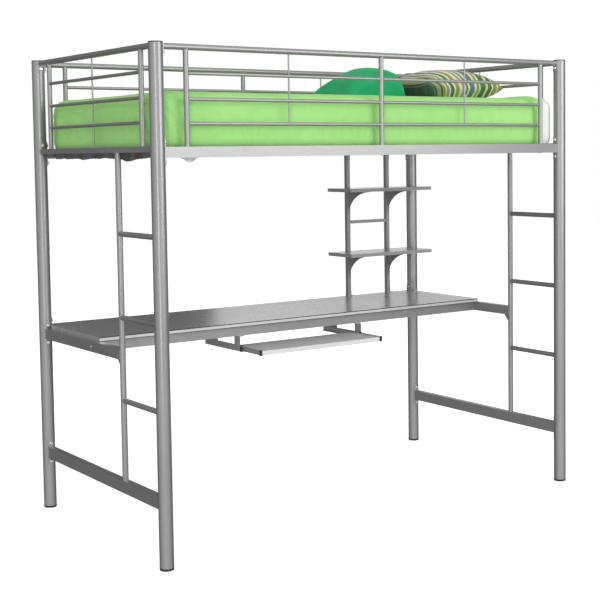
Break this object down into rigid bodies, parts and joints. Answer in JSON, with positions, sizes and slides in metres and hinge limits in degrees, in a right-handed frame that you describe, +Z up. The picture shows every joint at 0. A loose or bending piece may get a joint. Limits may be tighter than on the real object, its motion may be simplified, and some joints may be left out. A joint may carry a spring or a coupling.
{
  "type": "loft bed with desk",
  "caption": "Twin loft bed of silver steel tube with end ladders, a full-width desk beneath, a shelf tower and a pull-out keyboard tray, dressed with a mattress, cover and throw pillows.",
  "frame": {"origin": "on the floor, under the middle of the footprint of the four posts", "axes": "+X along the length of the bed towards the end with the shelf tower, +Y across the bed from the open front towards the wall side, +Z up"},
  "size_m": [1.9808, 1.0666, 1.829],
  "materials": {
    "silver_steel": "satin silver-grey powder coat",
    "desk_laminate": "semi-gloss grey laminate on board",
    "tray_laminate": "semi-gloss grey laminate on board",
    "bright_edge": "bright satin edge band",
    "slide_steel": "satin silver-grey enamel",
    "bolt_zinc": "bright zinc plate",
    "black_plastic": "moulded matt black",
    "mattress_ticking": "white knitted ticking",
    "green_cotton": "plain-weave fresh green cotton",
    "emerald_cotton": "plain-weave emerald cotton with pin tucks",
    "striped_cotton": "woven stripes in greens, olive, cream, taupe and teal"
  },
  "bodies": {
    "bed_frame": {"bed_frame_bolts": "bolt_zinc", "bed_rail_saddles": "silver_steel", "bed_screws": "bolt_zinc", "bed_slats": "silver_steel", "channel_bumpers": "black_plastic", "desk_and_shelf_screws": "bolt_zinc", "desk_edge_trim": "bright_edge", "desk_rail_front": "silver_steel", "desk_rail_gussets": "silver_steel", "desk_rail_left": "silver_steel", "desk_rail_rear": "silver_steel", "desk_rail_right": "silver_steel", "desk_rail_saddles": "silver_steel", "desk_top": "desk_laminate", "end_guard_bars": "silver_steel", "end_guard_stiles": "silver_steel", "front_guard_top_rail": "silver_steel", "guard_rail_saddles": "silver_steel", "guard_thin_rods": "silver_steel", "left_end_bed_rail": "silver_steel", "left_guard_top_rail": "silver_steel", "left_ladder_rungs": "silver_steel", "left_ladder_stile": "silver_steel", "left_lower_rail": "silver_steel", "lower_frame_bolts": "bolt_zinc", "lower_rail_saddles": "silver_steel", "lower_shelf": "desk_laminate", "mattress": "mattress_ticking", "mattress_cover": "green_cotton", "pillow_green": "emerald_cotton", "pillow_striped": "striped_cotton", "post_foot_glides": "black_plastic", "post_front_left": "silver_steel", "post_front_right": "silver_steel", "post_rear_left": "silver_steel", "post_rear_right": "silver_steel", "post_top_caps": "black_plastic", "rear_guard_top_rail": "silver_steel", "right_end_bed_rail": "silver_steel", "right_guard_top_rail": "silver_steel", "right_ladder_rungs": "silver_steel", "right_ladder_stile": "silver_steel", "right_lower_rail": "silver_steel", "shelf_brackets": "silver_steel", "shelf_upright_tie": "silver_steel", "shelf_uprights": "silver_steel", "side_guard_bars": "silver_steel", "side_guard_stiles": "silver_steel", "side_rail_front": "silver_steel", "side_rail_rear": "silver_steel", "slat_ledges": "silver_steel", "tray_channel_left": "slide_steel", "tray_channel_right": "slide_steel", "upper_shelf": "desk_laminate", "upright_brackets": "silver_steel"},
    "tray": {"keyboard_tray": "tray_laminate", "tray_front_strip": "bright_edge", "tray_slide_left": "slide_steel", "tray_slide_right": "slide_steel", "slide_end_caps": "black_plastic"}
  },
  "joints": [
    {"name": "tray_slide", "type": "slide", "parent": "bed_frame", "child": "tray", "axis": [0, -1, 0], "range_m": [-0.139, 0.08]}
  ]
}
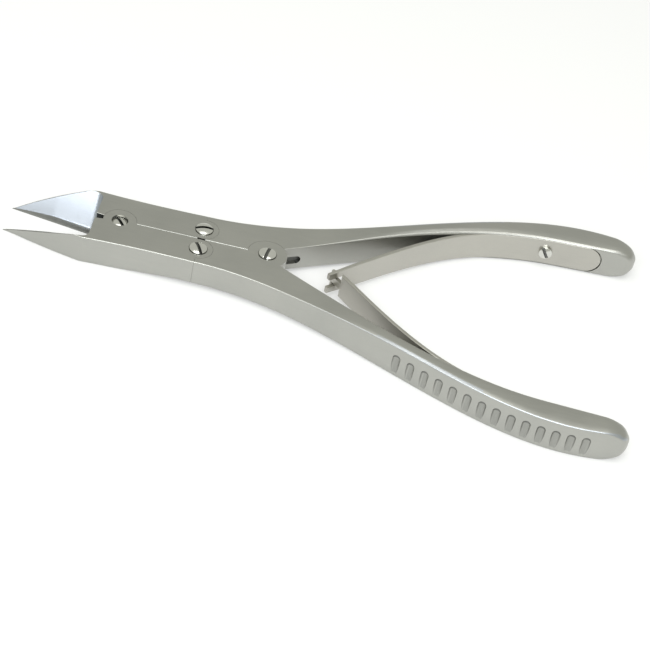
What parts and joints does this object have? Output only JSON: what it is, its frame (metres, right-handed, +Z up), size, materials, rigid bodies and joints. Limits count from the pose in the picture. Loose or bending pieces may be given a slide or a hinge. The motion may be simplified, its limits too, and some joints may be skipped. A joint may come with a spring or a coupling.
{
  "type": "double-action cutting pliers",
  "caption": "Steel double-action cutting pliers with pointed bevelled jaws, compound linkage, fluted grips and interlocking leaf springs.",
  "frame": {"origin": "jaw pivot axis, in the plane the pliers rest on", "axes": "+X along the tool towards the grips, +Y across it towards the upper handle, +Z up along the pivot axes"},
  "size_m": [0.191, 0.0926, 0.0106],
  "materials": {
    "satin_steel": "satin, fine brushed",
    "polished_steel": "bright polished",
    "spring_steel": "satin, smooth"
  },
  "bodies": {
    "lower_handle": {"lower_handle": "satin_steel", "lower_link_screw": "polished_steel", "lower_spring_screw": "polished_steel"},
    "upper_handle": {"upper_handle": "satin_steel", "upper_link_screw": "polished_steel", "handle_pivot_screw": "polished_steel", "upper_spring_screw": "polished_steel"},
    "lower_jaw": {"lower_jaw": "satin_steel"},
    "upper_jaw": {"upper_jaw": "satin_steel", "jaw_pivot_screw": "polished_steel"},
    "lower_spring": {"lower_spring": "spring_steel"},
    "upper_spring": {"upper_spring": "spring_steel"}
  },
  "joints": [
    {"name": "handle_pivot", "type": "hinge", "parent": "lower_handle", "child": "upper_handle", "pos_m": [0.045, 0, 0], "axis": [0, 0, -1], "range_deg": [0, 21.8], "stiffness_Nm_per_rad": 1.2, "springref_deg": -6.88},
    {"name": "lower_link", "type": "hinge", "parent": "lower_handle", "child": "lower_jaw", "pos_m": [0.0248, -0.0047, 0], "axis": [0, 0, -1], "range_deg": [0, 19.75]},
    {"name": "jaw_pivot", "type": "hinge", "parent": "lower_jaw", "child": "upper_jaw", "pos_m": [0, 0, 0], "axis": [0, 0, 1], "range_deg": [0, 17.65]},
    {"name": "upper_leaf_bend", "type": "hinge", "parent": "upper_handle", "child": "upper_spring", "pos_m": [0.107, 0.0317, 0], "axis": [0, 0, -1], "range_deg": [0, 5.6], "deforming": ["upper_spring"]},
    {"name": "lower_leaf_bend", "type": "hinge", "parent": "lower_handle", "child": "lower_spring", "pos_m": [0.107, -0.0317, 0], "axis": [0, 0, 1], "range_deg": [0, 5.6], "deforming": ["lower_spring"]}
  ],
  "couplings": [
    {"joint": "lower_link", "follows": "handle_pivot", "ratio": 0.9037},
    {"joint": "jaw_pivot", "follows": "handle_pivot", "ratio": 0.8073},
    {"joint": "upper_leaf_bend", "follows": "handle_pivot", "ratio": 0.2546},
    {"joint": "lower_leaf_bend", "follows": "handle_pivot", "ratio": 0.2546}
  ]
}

========

▶ **What is required**:
Return each line of the records above exactly as it reads.

▶ **Complete response**:
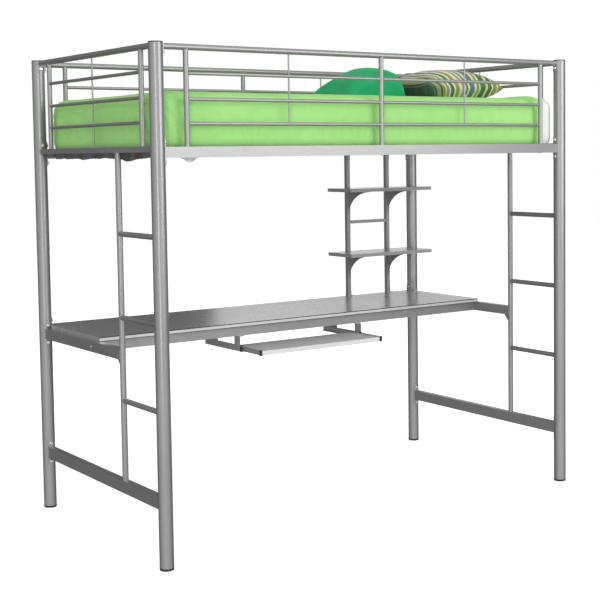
Break this object down into rigid bodies, parts and joints. Answer in JSON, with positions, sizes and slides in metres and hinge limits in degrees, in a right-handed frame that you describe, +Z up. The picture shows every joint at 0. A loose or bending piece may get a joint. Limits may be tighter than on the real object, its motion may be simplified, and some joints may be left out. A joint may carry a spring or a coupling.
{
  "type": "loft bed with desk",
  "caption": "Twin loft bed of silver steel tube with end ladders, a full-width desk beneath, a shelf tower and a pull-out keyboard tray, dressed with a mattress, cover and throw pillows.",
  "frame": {"origin": "on the floor, under the middle of the footprint of the four posts", "axes": "+X along the length of the bed towards the end with the shelf tower, +Y across the bed from the open front towards the wall side, +Z up"},
  "size_m": [1.9808, 1.0666, 1.829],
  "materials": {
    "silver_steel": "satin silver-grey powder coat",
    "desk_laminate": "semi-gloss grey laminate on board",
    "tray_laminate": "semi-gloss grey laminate on board",
    "bright_edge": "bright satin edge band",
    "slide_steel": "satin silver-grey enamel",
    "bolt_zinc": "bright zinc plate",
    "black_plastic": "moulded matt black",
    "mattress_ticking": "white knitted ticking",
    "green_cotton": "plain-weave fresh green cotton",
    "emerald_cotton": "plain-weave emerald cotton with pin tucks",
    "striped_cotton": "woven stripes in greens, olive, cream, taupe and teal"
  },
  "bodies": {
    "bed_frame": {"bed_frame_bolts": "bolt_zinc", "bed_rail_saddles": "silver_steel", "bed_screws": "bolt_zinc", "bed_slats": "silver_steel", "channel_bumpers": "black_plastic", "desk_and_shelf_screws": "bolt_zinc", "desk_edge_trim": "bright_edge", "desk_rail_front": "silver_steel", "desk_rail_gussets": "silver_steel", "desk_rail_left": "silver_steel", "desk_rail_rear": "silver_steel", "desk_rail_right": "silver_steel", "desk_rail_saddles": "silver_steel", "desk_top": "desk_laminate", "end_guard_bars": "silver_steel", "end_guard_stiles": "silver_steel", "front_guard_top_rail": "silver_steel", "guard_rail_saddles": "silver_steel", "guard_thin_rods": "silver_steel", "left_end_bed_rail": "silver_steel", "left_guard_top_rail": "silver_steel", "left_ladder_rungs": "silver_steel", "left_ladder_stile": "silver_steel", "left_lower_rail": "silver_steel", "lower_frame_bolts": "bolt_zinc", "lower_rail_saddles": "silver_steel", "lower_shelf": "desk_laminate", "mattress": "mattress_ticking", "mattress_cover": "green_cotton", "pillow_green": "emerald_cotton", "pillow_striped": "striped_cotton", "post_foot_glides": "black_plastic", "post_front_left": "silver_steel", "post_front_right": "silver_steel", "post_rear_left": "silver_steel", "post_rear_right": "silver_steel", "post_top_caps": "black_plastic", "rear_guard_top_rail": "silver_steel", "right_end_bed_rail": "silver_steel", "right_guard_top_rail": "silver_steel", "right_ladder_rungs": "silver_steel", "right_ladder_stile": "silver_steel", "right_lower_rail": "silver_steel", "shelf_brackets": "silver_steel", "shelf_upright_tie": "silver_steel", "shelf_uprights": "silver_steel", "side_guard_bars": "silver_steel", "side_guard_stiles": "silver_steel", "side_rail_front": "silver_steel", "side_rail_rear": "silver_steel", "slat_ledges": "silver_steel", "tray_channel_left": "slide_steel", "tray_channel_right": "slide_steel", "upper_shelf": "desk_laminate", "upright_brackets": "silver_steel"},
    "tray": {"keyboard_tray": "tray_laminate", "tray_front_strip": "bright_edge", "tray_slide_left": "slide_steel", "tray_slide_right": "slide_steel", "slide_end_caps": "black_plastic"}
  },
  "joints": [
    {"name": "tray_slide", "type": "slide", "parent": "bed_frame", "child": "tray", "axis": [0, -1, 0], "range_m": [-0.139, 0.08]}
  ]
}
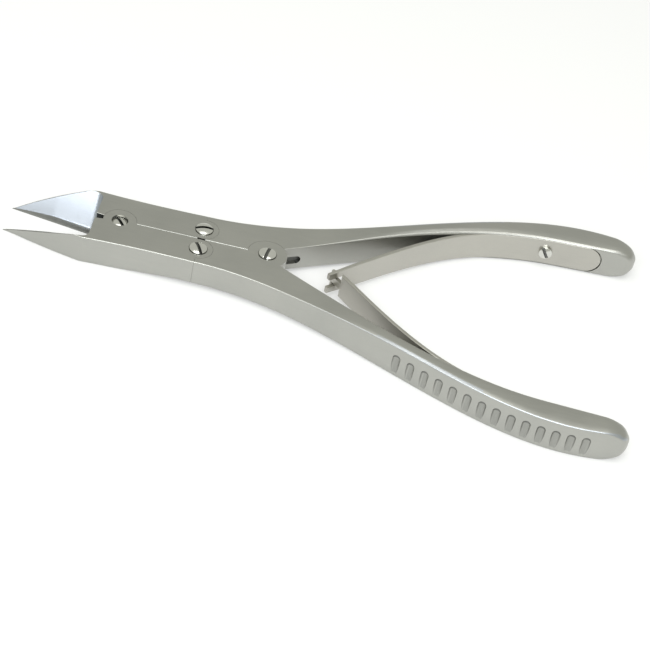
What parts and joints does this object have? Output only JSON: what it is, its frame (metres, right-handed, +Z up), size, materials, rigid bodies and joints. Limits count from the pose in the picture. Loose or bending pieces may be given a slide or a hinge. The motion may be simplified, its limits too, and some joints may be skipped. A joint may come with a spring or a coupling.
{
  "type": "double-action cutting pliers",
  "caption": "Steel double-action cutting pliers with pointed bevelled jaws, compound linkage, fluted grips and interlocking leaf springs.",
  "frame": {"origin": "jaw pivot axis, in the plane the pliers rest on", "axes": "+X along the tool towards the grips, +Y across it towards the upper handle, +Z up along the pivot axes"},
  "size_m": [0.191, 0.0926, 0.0106],
  "materials": {
    "satin_steel": "satin, fine brushed",
    "polished_steel": "bright polished",
    "spring_steel": "satin, smooth"
  },
  "bodies": {
    "lower_handle": {"lower_handle": "satin_steel", "lower_link_screw": "polished_steel", "lower_spring_screw": "polished_steel"},
    "upper_handle": {"upper_handle": "satin_steel", "upper_link_screw": "polished_steel", "handle_pivot_screw": "polished_steel", "upper_spring_screw": "polished_steel"},
    "lower_jaw": {"lower_jaw": "satin_steel"},
    "upper_jaw": {"upper_jaw": "satin_steel", "jaw_pivot_screw": "polished_steel"},
    "lower_spring": {"lower_spring": "spring_steel"},
    "upper_spring": {"upper_spring": "spring_steel"}
  },
  "joints": [
    {"name": "handle_pivot", "type": "hinge", "parent": "lower_handle", "child": "upper_handle", "pos_m": [0.045, 0, 0], "axis": [0, 0, -1], "range_deg": [0, 21.8], "stiffness_Nm_per_rad": 1.2, "springref_deg": -6.88},
    {"name": "lower_link", "type": "hinge", "parent": "lower_handle", "child": "lower_jaw", "pos_m": [0.0248, -0.0047, 0], "axis": [0, 0, -1], "range_deg": [0, 19.75]},
    {"name": "jaw_pivot", "type": "hinge", "parent": "lower_jaw", "child": "upper_jaw", "pos_m": [0, 0, 0], "axis": [0, 0, 1], "range_deg": [0, 17.65]},
    {"name": "upper_leaf_bend", "type": "hinge", "parent": "upper_handle", "child": "upper_spring", "pos_m": [0.107, 0.0317, 0], "axis": [0, 0, -1], "range_deg": [0, 5.6], "deforming": ["upper_spring"]},
    {"name": "lower_leaf_bend", "type": "hinge", "parent": "lower_handle", "child": "lower_spring", "pos_m": [0.107, -0.0317, 0], "axis": [0, 0, 1], "range_deg": [0, 5.6], "deforming": ["lower_spring"]}
  ],
  "couplings": [
    {"joint": "lower_link", "follows": "handle_pivot", "ratio": 0.9037},
    {"joint": "jaw_pivot", "follows": "handle_pivot", "ratio": 0.8073},
    {"joint": "upper_leaf_bend", "follows": "handle_pivot", "ratio": 0.2546},
    {"joint": "lower_leaf_bend", "follows": "handle_pivot", "ratio": 0.2546}
  ]
}